Monday, December 09, 2019

Court fixes mistake: Rogers applies to nonfiction titles


IOW, LLC v. Breus, 2019 WL 6603948, No. CV18-1649-PHX-DGC (D. Ariz. Dec. 2, 2019)

The court quite properly grants a motion for reconsideration of part of its earlier opinion, correctly applying Rogers v. Grimaldi/Empire to protect the title of a nonfiction work.  Breus is a clinical psychologist, board certified in clinical psychology and sleep disorders, who studies how his patients’ chronobiologies effect their treatment, and has written extensively about chronobiology and circadian rhythms. IOW claims rights in various “WHEN”-related marks; the issue here is Dr. Breus’s third book, The Power of When; IOW claimed rights in that phrase.

Under Rogers, courts “apply the [Lanham] Act to an expressive work only if the defendant’s use of the mark (1) is not artistically relevant to the work or (2) explicitly misleads consumers as to the source or the content of the work.”  IOW argued that The Power of When “is a non-fiction, self-help book that is not an artistically expressive fictional work.” But nonfiction can be expressive. Under Gordon v. Drape, an expressive work “evinces an intent to convey a particularized message, and in the surrounding circumstances the likelihood was great that the message would be understood by those who viewed it.” The Power of When qualified.  It discussed “chronotypes” that supposedly explain when during the day it would be best to tackle specific tasks, based on a person’s particular chronotype.  “Given Dr. Breus’s creativity in developing and expressing his theories, categorizing and naming the chronotypes, and organizing the book, The Power of When is an expressive work worthy of First Amendment protection.” The court explicitly recognized that Empire rejected any requirement that an alleged mark have cultural significance before Rogers could come into play.

So, was there “artistic relevance”? The level must merely be nonzero. “The Power of When” [not the mark, but the phrase, despite some confusion in the court’s discussion] was “certainly relevant” to the book.  And was the use explicitly misleading? “The Ninth Circuit has been clear that the use of a mark in the title of a work, divorced from other explicitly misleading actions, is not enough to bar First Amendment protection.”  Plaintiffs alleged that customers had been confused, and that one of IOM’s team members “immediately contacted [an IOM principal] when she saw the book and asked if this was the same ‘sleep doctor’ who [they] had been working with[.]” That showed only confusion, not explicit misleadingness. “To be relevant, evidence must relate to the nature of the behavior of the identifying material’s user, not the impact of the use.” Without “an ‘explicit indication,’ ‘overt claim,’ or ‘explicit misstatement’ ” that The Power of When was affiliated with IOM, there was no triable issue.

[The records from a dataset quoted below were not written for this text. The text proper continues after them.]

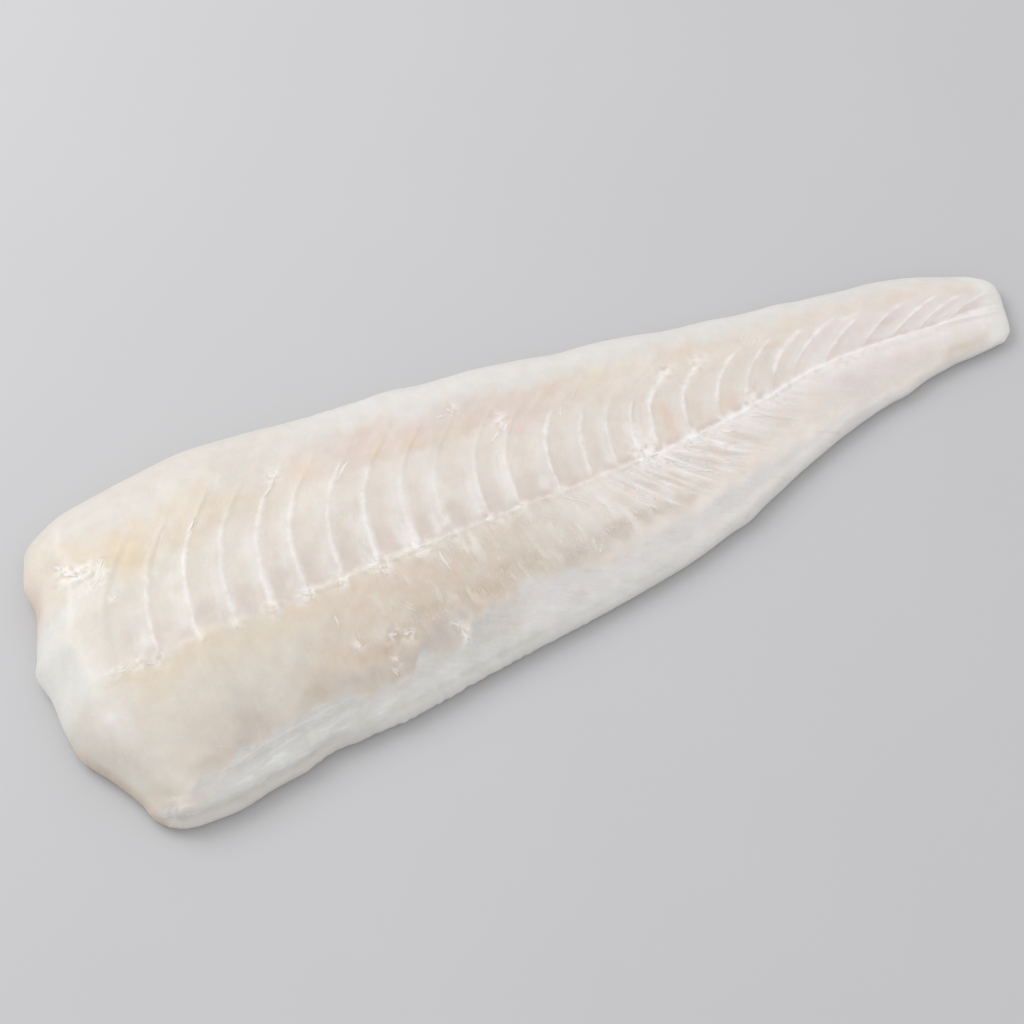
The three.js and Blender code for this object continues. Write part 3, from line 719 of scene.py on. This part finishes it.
torn = sum(strong * bell(np.hypot(x - at, out - off), size) for at, off, size, strong in TORN_KNOTS)
torn = torn + 0.5 * bell(out + 0.6 - through(RIDGE_AT, x), 2.2) * between(x, 36, 50, 150, 200)
torn = (torn + 0.25 * bell(out, 1.6) * between(x, -130, -110, 36, 50)) * face_up
fibrous = (FIBROUS_AT_LEAST
           + 0.45 * between(belly, 0, 0.04, 0.45, 0.6) * between(x, -120, -50, 95, 140)
           + 0.5 * between(belly, 0, 0.03, 0.12, 0.24) * between(x, -66, -54, -16, 0)
           + 0.7 * between(belly, 0, 0.05, 0.3, 0.5) * between(x, 24, 40, 85, 110))
fibrous = fibrous * (1 - between(np.abs(across), 0.7, 0.9)) * face_up
silvery = between(through(LINING_EDGE, x) - frayed, 0, 0.04) * between(x, -206, -198) * face_up

fillet = mesh_piece("fillet", placed(points), [four_sided, three_sided], {
    "tint": painted(x, y, across, under), "wall_count": count, "block_length": block,
    "wall_line": line, "wall_half_width": half_width, "wall_haze": haze, "off_centre": out,
    "centre_line": centre_line, "fibrous": fibrous, "silvery": silvery,
    "torn": np.minimum(torn, 1)})


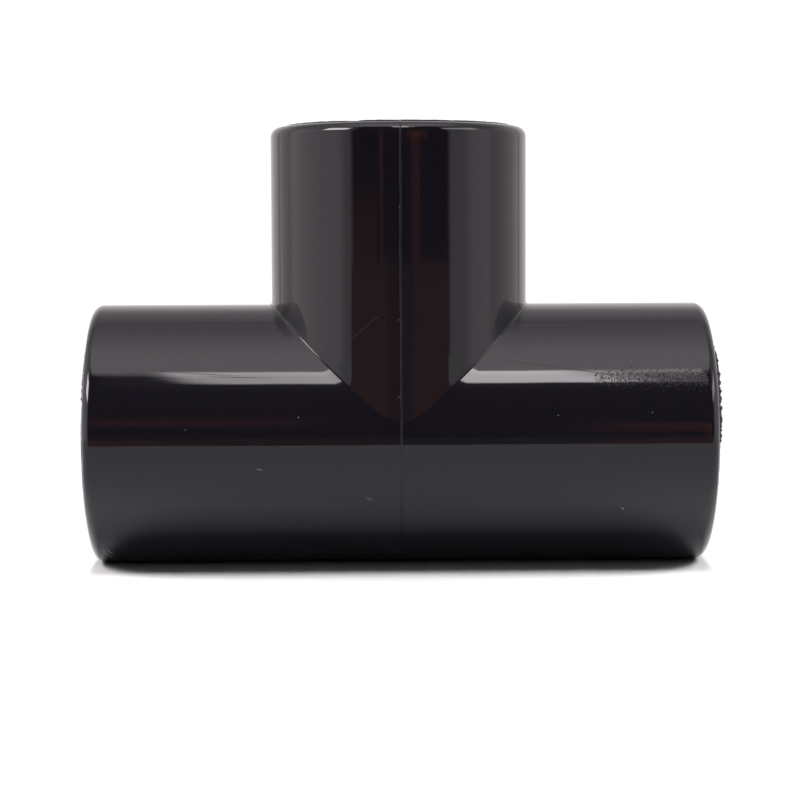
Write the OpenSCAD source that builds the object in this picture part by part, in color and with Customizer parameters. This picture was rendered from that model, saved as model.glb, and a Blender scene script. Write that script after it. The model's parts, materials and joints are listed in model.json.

The court noted that defendants’ promotional activities for the book were thus also protected by the First Amendment as an extension of their protected use of the Power of When mark. The Ninth Circuit has held that while “promotional efforts technically fall outside the title or body of an expressive work, it requires only a minor logical extension of the reasoning of Rogers to hold that works protected under its test may be advertised and marketed by name.”

Rogers/Empire also applied to the Arizona common law unfair competition claims.